For the films, I consider their titles the full titles: Star Trek First Contact and Star Trek Nemesis.

Others with similar names (but not identical):
"Where No Man Has Gone Before" (TOS) and "Where No One Has Gone Before" (TNG)
"Wink of an Eye" (TOS) and "Blink of an Eye" (VGR)
"Beyond the Farthest Star" (TAS) and "Far Beyond the Stars" (DS9)
"The Survivor" (TAS) and "The Survivors" (TNG)
"We'll Always Have Paris" (TNG) and "We'll Always Have Tom Paris" (LDs)
"The Emissary" (TNG) and "Emissary" (DS9)
"Brothers" (TNG) and "Brother" (DSC)
"First Contact" (TNG) and "First Con-Tact" (PGY) and "First First Contact" (LDs)
"Past Prologue" (DS9) and "What's Past Is Prologue" (DSC)
"Sanctuary" (DS9) and "The Sanctuary" (DSC)
"The Homecoming" (DS9) and "Coming Home" (DSC)
"The Muse" (DS9) and "Muse" (VGR)
"Demon" (VGR) and "Demons" (ENT)
"Strange New World" (ENT) and "Strange New Worlds" (SNW)
"Bounty" (ENT) and "The Bounty" (PCD)
"Daedalus" (ENT) and "Project Daedalus" (DSC)
"Kobayashi Maru" (DSC) and "Kobayashi" (PGY)
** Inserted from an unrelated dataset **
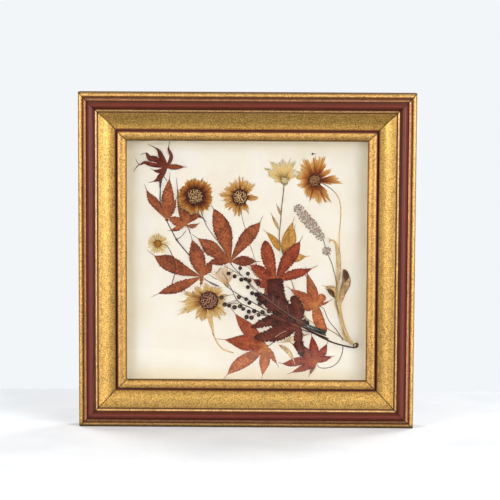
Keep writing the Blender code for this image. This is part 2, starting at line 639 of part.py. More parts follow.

I only listed confusable titles. I also bolded the two titles that are homophonic.
 
"Who Mourns for Adonais?(TOS)" and "Who Mourns for Morn(DS9)."
I did think of those, but I decided to leave them out because I couldn't see anyone confusing the two. But yes, they are just one word off.

Also:
"The Eye of the Beholder" (TAS) and "Eye of the Beholder" (TNG)

Another one word difference:
"Profit and Loss" (DS9) and "Profit and Lace" (DS9)
 
AND their 4 children.

They are minors. There's no need to go through all this, especially as their mother and legal guardian would already be in the trial and state the point for all of them.

And there's yet another testimony to be heard: that of Janeway herself. She did what she did because the lives of two of her crewmen were on the line. One of them, her longest and most esteemed friend. If any of you think she would simply walk away and let Tuvok's fate be decided by a bunch of obscure bureaucrats without giving a fight, you have been watching the wrong series. And if things go south, she always has a weapon more powerful than a hundred photon torpedos: her death glare.